Cet Allemand, issu du parti conservateur de Mme Merkel, s'est illustré récemment avec une tribune de presse virulente contre la France, qualifiée de "pays déficitaire récidiviste". En pleines discussions à Bruxelles sur le budget de la France, menacée de sanction, il s'est attiré les foudres de Paris et a envenimé encore un peu plus les relations tendues entre les deux capitales, opposées sur les choix de politique économique pour sortir de la crise.
Entre temps, la Commission européenne a tranché sur les manquements de Paris aux règles budgétaires européennes, accordant un sursis à la France pour qu'elle mette sur les rails des réformes promises.
- Sous surveillance -
"Les sanctions sont seulement retardées, pas levées", a mis en garde le même M. Oettinger dans un entretien au Spiegel lundi, appelant à des réformes du marché du travail en France.
Presse et fédérations économiques allemandes sont coutumières d'appels du même genre et du côté du gouvernement l'impatience croît aussi, reconnaissait récemment une source diplomatique.

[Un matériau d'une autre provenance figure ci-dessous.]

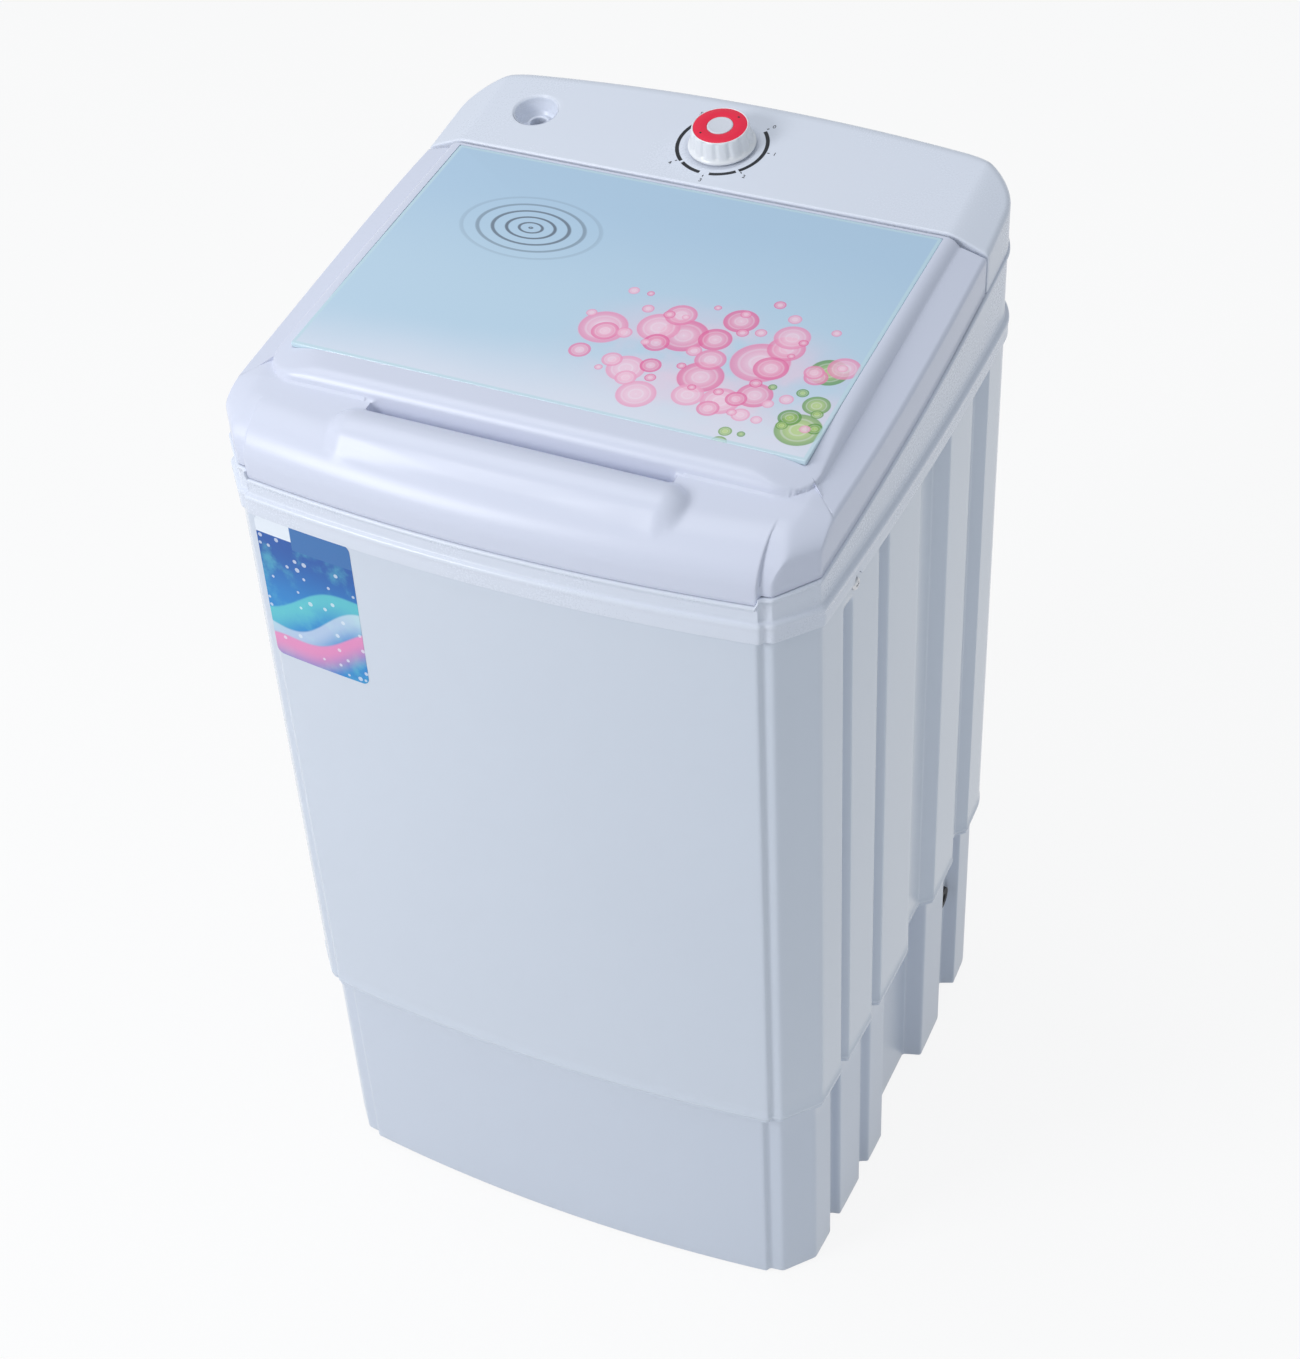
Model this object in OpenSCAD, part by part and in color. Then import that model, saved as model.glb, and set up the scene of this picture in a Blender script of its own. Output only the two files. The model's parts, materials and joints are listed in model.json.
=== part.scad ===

Mardi à la mi-journée, deux économistes chargés par les deux gouvernements de leur faire des propositions de réformes, le Français Jean Pisani-Ferry et l'Allemand Henrik Enderlein, présenteront d'ailleurs à Berlin le résultat de leur travail, quelques jours après l'avoir dévoilé à Paris.
Les deux capitales ont déjà pris leurs distances par rapport à leurs principales conclusions: appel à des réformes audacieuses en France et à des investissements supplémentaires en Allemagne.
"Beaucoup d'Allemands sous-estiment deux choses: d'une part la volonté de notre gouvernement et la réalité des réformes", expliquait mardi dans les colonnes du quotidien Handelsblatt le secrétaire d'Etat français au Commerce extérieur Matthias Fekl. "Ils n'ont pas non plus une image réaliste de l'ampleur des conflits au sein de la société française ni du danger qui émane du Front National", poursuivait-il.